Forget the dire predictions of a looming shortfall of scientists, technologists, engineers, and mathematicians, advises IEEE Spectrum contributing editor Robert Charette — the STEM crisis is a myth. In investigating the simultaneous claims of both a shortage and a surplus of STEM workers, Charette was surprised by ‘the apparent mismatch between earning a STEM degree and having a STEM job. Of the 7.6 million STEM workers counted by the Commerce Department, only 3.3 million possess STEM degrees.

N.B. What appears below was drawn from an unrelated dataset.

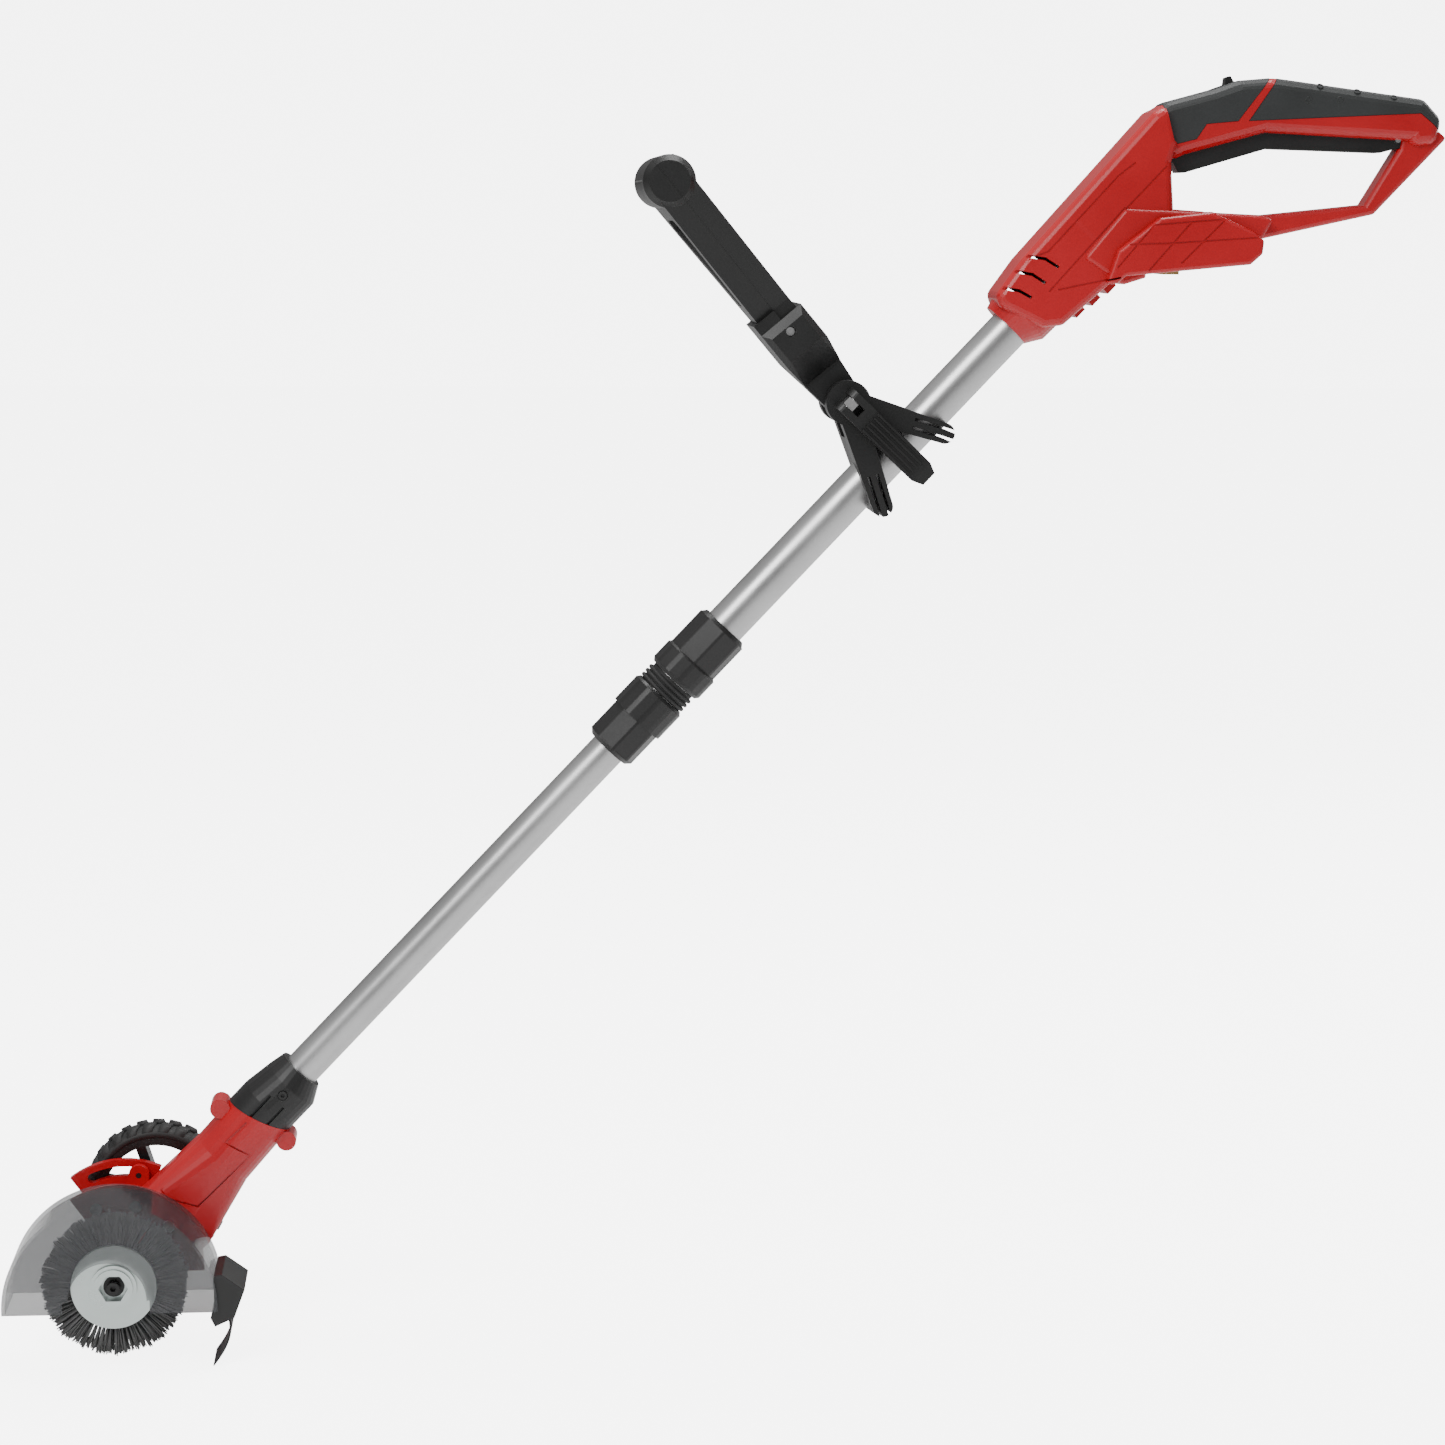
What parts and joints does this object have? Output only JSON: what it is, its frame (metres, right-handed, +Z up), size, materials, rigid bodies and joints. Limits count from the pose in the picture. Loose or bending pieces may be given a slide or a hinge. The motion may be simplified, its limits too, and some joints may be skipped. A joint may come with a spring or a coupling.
{
  "type": "brush edger",
  "caption": "Long-handled battery edge and joint cleaner with rotating brush, clear guard, guide wheel, telescopic pole, tilting front handle and rear grip.",
  "frame": {"origin": "Where the spindle axis crosses the axis of the pole, the point that the brush, the gears and the pole are set out from", "axes": "+X along the ground from the brush towards the user, +Z up in the working pose, +Y across the machine along the spindle from the brush side to the guide wheel side; the pole rises at 46.5 degrees in the XZ plane"},
  "size_m": [0.9724, 0.1405, 0.8629],
  "materials": {
    "red_shell": "moulded satin gloss",
    "black_plastic": "fine spark-eroded texture",
    "soft_grip": "soft overmould",
    "black_rubber": "matt",
    "satin_aluminium": "satin anodised",
    "bright_steel": "machined",
    "dark_steel": "blackened",
    "zinc_plate": "zinc plated",
    "brass": "plain",
    "smoke_clear": "clear smoke tinted",
    "bristle": "abrasive nylon filaments"
  },
  "bodies": {
    "handle": {"handle_shell_left": "red_shell", "handle_shell_right": "red_shell", "front_grip": "soft_grip", "rear_grip": "soft_grip", "handle_screws": "bright_steel", "trigger_pin": "bright_steel", "trigger_spring": "bright_steel", "power_switch": "black_plastic", "battery_terminal": "black_plastic", "battery_contacts": "brass", "upper_tube": "satin_aluminium", "tube_bolt": "bright_steel", "lock_collar": "black_plastic", "lock_seal": "black_rubber", "collet": "black_plastic"},
    "trigger": {"trigger": "black_plastic"},
    "lock_button": {"lock_button": "black_plastic"},
    "lock_nut": {"lock_nut": "black_plastic"},
    "lower": {"lower_tube": "satin_aluminium", "neck_collar": "black_plastic", "neck_screw": "bright_steel", "head_shell_left": "red_shell", "head_shell_right": "red_shell", "head_screws": "bright_steel", "motor_can": "bright_steel", "motor_magnets": "bright_steel", "motor_cap": "black_plastic", "spindle_bearings": "bright_steel", "backing_plate": "red_shell", "guard": "smoke_clear", "guard_screws": "bright_steel", "flap_clip": "black_plastic", "flap": "black_rubber", "arm_bolt": "black_plastic"},
    "rotor": {"armature": "bright_steel", "pinion": "brass"},
    "brush": {"spindle": "bright_steel", "crown_gear": "brass", "inner_flange": "zinc_plate", "bristle_ring": "bristle", "outer_flange": "zinc_plate", "brush_screw": "dark_steel"},
    "wheel_arm": {"wheel_arm": "red_shell", "wheel_axle": "bright_steel"},
    "wheel": {"wheel_rim": "black_plastic", "wheel_tyre": "black_rubber", "hub_cap": "black_plastic"},
    "clamp": {"clamp_left": "black_plastic", "clamp_right": "black_plastic", "clamp_bolt": "bright_steel", "lever_pin": "bright_steel"},
    "clamp_lever": {"clamp_lever": "black_plastic"},
    "front_handle": {"handle_socket": "black_plastic", "loop_front": "black_plastic", "loop_back": "black_plastic", "socket_screws": "bright_steel"}
  },
  "joints": [
    {"name": "trigger_press", "type": "hinge", "parent": "handle", "child": "trigger", "pos_m": [0.86487, 0, 0.76466], "axis": [0, 1, 0], "range_deg": [0, 3.5], "stiffness_Nm_per_rad": 1.5, "springref_deg": -20.05},
    {"name": "lock_button_slide", "type": "slide", "parent": "handle", "child": "lock_button", "axis": [-0.9403, 0, -0.3404], "range_m": [0, 0.005], "stiffness_N_per_m": 300, "springref_m": -0.003},
    {"name": "pole_slide", "type": "slide", "parent": "handle", "child": "lower", "axis": [0.6884, 0, 0.7254], "range_m": [0, 0.24]},
    {"name": "lock_nut_twist", "type": "hinge", "parent": "handle", "child": "lock_nut", "pos_m": [0.34418, 0, 0.36269], "axis": [0.6884, 0, 0.7254], "range_deg": [0, 90]},
    {"name": "brush_spin", "type": "hinge", "parent": "lower", "child": "brush", "pos_m": [0, 0, 0], "axis": [0, 1, 0], "continuous": true},
    {"name": "rotor_spin", "type": "hinge", "parent": "lower", "child": "rotor", "pos_m": [0, 0, 0], "axis": [0.6884, 0, 0.7254], "continuous": true},
    {"name": "wheel_height", "type": "hinge", "parent": "lower", "child": "wheel_arm", "pos_m": [0, 0, 0], "axis": [0, 1, 0], "range_deg": [0, 34]},
    {"name": "wheel_roll", "type": "hinge", "parent": "wheel_arm", "child": "wheel", "pos_m": [0.021, 0.045, 0.034], "axis": [0, 1, 0], "continuous": true},
    {"name": "clamp_slide", "type": "slide", "parent": "handle", "child": "clamp", "axis": [0.6884, 0, 0.7254], "range_m": [-0.11, 0.04]},
    {"name": "front_handle_tilt", "type": "hinge", "parent": "clamp", "child": "front_handle", "pos_m": [0.49319, 0, 0.58799], "axis": [0, 1, 0], "range_deg": [-35, 30]},
    {"name": "clamp_lever_swing", "type": "hinge", "parent": "clamp", "child": "clamp_lever", "pos_m": [0.49319, -0.035, 0.58799], "axis": [-0.6884, 0, -0.7254], "range_deg": [0, 100]}
  ],
  "couplings": [
    {"joint": "rotor_spin", "follows": "brush_spin", "ratio": 4}
  ]
}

Viewed another way, about 15 million U.S. residents hold at least a bachelor’s degree in a STEM discipline, but three-fourths of them — 11.4 million — work outside of STEM.’ So, why would universities, government, and tech companies like Facebook, IBM, and Microsoft cry STEM-worker-shortage-wolf? ‘Clearly, powerful forces must be at work to perpetuate the cycle,’ Charette writes. ‘One is obvious: the bottom line. Companies would rather not pay STEM professionals high salaries with lavish benefits, offer them training on the job, or guarantee them decades of stable employment. So having an oversupply of workers, whether domestically educated or imported, is to their benefit…
Governments also push the STEM myth because an abundance of scientists and engineers is widely viewed as an important engine for innovation and also for national defense. And the perception of a STEM crisis benefits higher education, says Ron Hira, because as ‘taxpayers subsidize more STEM education, that works in the interest of the universities’ by allowing them to expand their enrollments. An oversupply of STEM workers may also have a beneficial effect on the economy, says Georgetown’s Nicole Smith, one of the coauthors of the 2011 STEM study. If STEM graduates can’t find traditional STEM jobs, she says, ‘they will end up in other sectors of the economy and be productive.’